For Reel


Le Grand Amour (1969)
October 4, 2016, 9:08 pm
Filed under: Reviews | Tags: , ,

Director: Pierre Étaix
4 Stars
le-grand-amourOne of the earliest scenes of Le Grand Amour finds a couple happily at the altar and a voice over protesting that, “It had all started badly.” We have seen this plot before—an older man (Pierre Étaix) finds that his decent wife (Annie Fratellini) isn’t offering him any surprises after a decade of marriage, and so he falls for the secretary (Nicole Calfan) that is young enough to be his daughter. Director Étaix, however, brings an equal sense of exuberance and melancholy to the telling. The film’s greatest setpiece involves a dream wherein beds travel down country roads in place of cars.
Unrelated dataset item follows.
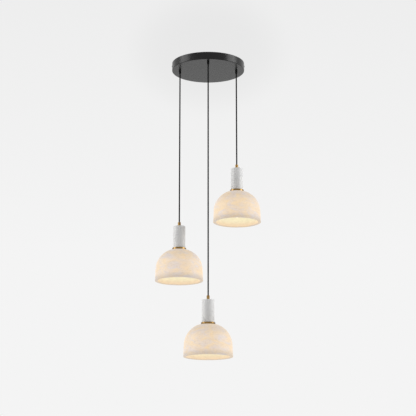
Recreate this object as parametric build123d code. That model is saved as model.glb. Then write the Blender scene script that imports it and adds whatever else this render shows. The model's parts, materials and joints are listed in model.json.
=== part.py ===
"""Cluster pendant light: a round canopy and three cords, each with a marble neck and an alabaster bowl.

Millimetres, +Z up.  The origin is the middle of the mounting bar's top face, on the ceiling plane,
and everything hangs below it.  One lamp is modelled about its own origin, the middle of the bowl's
top face, and set down three times.
"""
import os
from math import acos, atan2, cos, hypot, radians, sin, sqrt, tan

from build123d import *

# ---------------------------------------------------------------- clearances
fit_gap = 0.05          # radial gap of a thread or a snug fit
slip_gap = 0.3          # gap between pieces that pass or face each other
hole_gap = 0.2          # radial gap of a plain screw hole

# ---------------------------------------------------------------- canopy
canopy_diameter = 309.0
canopy_height = 32.0
canopy_sheet = 1.5
canopy_edge_round = 2.0

# ---------------------------------------------------------------- mounting bar inside the canopy
bar_width = 25.0
bar_thickness = 2.0
bar_leg_length = 18.0
bar_inner_bend_round = 1.0
ceiling_slot_spacing = 120.0
ceiling_slot_width = 5.2
ceiling_slot_length = 22.0
side_screw_diameter = 4.0
side_screw_length = 8.0
side_screw_head_diameter = 7.0
side_screw_head_height = 1.4
side_screw_drop = 11.0          # from the ceiling to the screws' axis
earth_screw_diameter = 4.0
earth_screw_head_diameter = 7.0
earth_screw_head_height = 2.4
earth_screw_x = 36.0
earth_screw_y = 7.5

# ---------------------------------------------------------------- terminal block under the bar
block_length = 44.0
block_width = 20.0
block_height = 14.0
block_edge_round = 1.0
pole_count = 3
pole_spacing = 12.0
wire_entry_diameter = 3.5
clamp_screw_diameter = 3.0
clamp_screw_length = 3.0
clamp_screw_row = 6.0           # from the block's middle to each row of clamp screws
block_screw_diameter = 3.0
block_screw_head_diameter = 5.0
block_screw_head_height = 2.0
block_screw_spacing = 34.0
screw_slot_width = 0.8
screw_slot_depth = 0.8

# ---------------------------------------------------------------- cords and their glands in the canopy
cord_diameter = 5.8
cord_edge_distance = 34.0       # from the canopy's edge in to each cord
cord_angles = {"left": 180.0, "middle": 270.0, "right": 0.0}
rim_drops = {"left": 914.0, "middle": 1244.0, "right": 665.0}   # canopy underside to bowl rim
tail_bend_radius = 15.0
gland_diameter = 10.0
gland_mouth_diameter = 7.4
gland_length = 13.0
gland_taper_length = 4.5
gland_thread_diameter = 8.0
gland_thread_spare = 1.0        # thread that stands past the nut
nut_across_flats = 13.0
nut_thickness = 4.0
grub_diameter = 3.0
grub_socket_diameter = 1.5
grub_socket_depth = 1.0
gland_grub_drop = 5.0           # from the canopy's underside to the grub screw

# ---------------------------------------------------------------- cord grip, neck and disc
grip_diameter = 12.5
grip_height = 18.0
grip_edge_round = 0.8
grip_cord_depth = 10.0
grip_rod_depth = 6.5
grip_grub_drop = 5.0            # from the grip's top to the grub screw
neck_diameter = 51.0
neck_length = 92.0
neck_edge_round = 0.8
neck_bore_gap = 0.4
disc_diameter = 58.5
disc_thickness = 10.0
disc_edge_round = 0.8

# ---------------------------------------------------------------- alabaster bowl
shade_rim_diameter = 200.0
shade_height = 129.0
shade_wall = 12.0
shade_skirt_height = 50.0
shade_skirt_taper = 2.6         # degrees in from upright
shade_crown_radius = 40.3       # the flat on top, out to where the shoulder's arc begins
shade_crown_round = 4.0
shade_rim_round = 2.0
shade_hole_gap = 1.0

# ---------------------------------------------------------------- hollow rod and what it clamps
rod_diameter = 8.0
rod_bore = 5.0
core_wires_diameter = 4.2
seal_washer_diameter = 40.0
seal_washer_thickness = 2.0
clamp_washer_diameter = 36.0
clamp_washer_thickness = 2.0

# ---------------------------------------------------------------- lamp holder
holder_diameter = 28.0
holder_mouth_gap = 0.6          # the bulb's cap ends this far outside the holder's mouth
holder_top_wall = 5.0
holder_edge_round = 1.5
shell_bore = 14.6
shell_wall = 0.6
shell_inset = 2.0               # from the holder's mouth to the shell's end
shell_drop = 4.0                # from the contact's seat to the shell's upper end
contact_diameter = 6.0
contact_height = 3.3

# ---------------------------------------------------------------- bulb
bulb_length = 80.0
globe_diameter = 45.0
globe_wall = 1.0
bulb_base_length = 30.0
bulb_neck_diameter = 20.0
cap_diameter = 13.9
cap_length = 25.0               # from the tip contact to the end of the straight cap
cap_thread_depth = 0.5
cap_thread_pitch = 2.8
cap_thread_turns = 5
cap_top_drop = 4.0              # from the tip contact to the cap's first thread
tip_diameter = 5.0
tip_height = 1.2
insulator_diameter = 11.0

# ---------------------------------------------------------------- levels that follow from the sizes above
canopy_underside = -canopy_height
canopy_floor = canopy_underside + canopy_sheet
canopy_inner_radius = canopy_diameter / 2 - canopy_sheet
bar_underside = -bar_thickness
block_underside = bar_underside - block_height
tail_level = bar_underside - block_height / 2
cord_circle_radius = canopy_diameter / 2 - cord_edge_distance
cord_radius = cord_diameter / 2
cord_bore_radius = cord_radius + 2 * fit_gap
gland_mouth = canopy_underside - gland_length
gland_top = canopy_floor + nut_thickness + gland_thread_spare
tail_end = gland_mouth + cord_radius + fit_gap

neck_foot = disc_thickness
grip_foot = neck_foot + neck_length
grip_top = grip_foot + grip_height
cord_foot = grip_top - grip_cord_depth + slip_gap
seal_top = -shade_wall
clamp_top = seal_top - seal_washer_thickness
nut_top = clamp_top - clamp_washer_thickness
holder_top = nut_top - nut_thickness
contact_top = holder_top - holder_top_wall
bulb_tip = contact_top - contact_height - slip_gap
holder_mouth = bulb_tip - cap_length + holder_mouth_gap
bulb_neck_level = bulb_tip - bulb_base_length
globe_centre = bulb_tip - bulb_length + globe_diameter / 2


# ---------------------------------------------------------------- simple shapes
def plug(diameter, bottom, top):
    """Upright round bar between two heights."""
    return Pos(0, 0, (bottom + top) / 2) * Cylinder(diameter / 2, top - bottom)


def tube(diameter, bore, bottom, top):
    """Upright tube between two heights."""
    return plug(diameter, bottom, top) - plug(bore, bottom, top)


def turned(outline):
    """Solid turned about the Z axis from a closed outline of radius and height."""
    face = make_face(Plane.XZ * Polyline(*outline, close=True))
    return revolve(face, Axis.Z)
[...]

If it is an image of fantastical delight, there is something about the emptiness of the roads (not to mention the remnants of crashed beds) that carries an uncanny sadness. Étaix masterfully harmonizes his joyful forays into surrealism with an undercurrent of grim reality, so that even at its most playful Le Grand Amour is rooted in palpable desperation. During the scene at the altar, the groom ponders how he might have married any number of women that he dated throughout his lifetime, and Étaix creates an image of an endlessly multiplying bride. The visual wit of the moment is seductive, but what makes it linger is Étaix’s fascination with the stories we tell ourselves and the choices we make. In the film, to marry is not only to abandon freedoms, but to shut the door on the countless lives that could have been.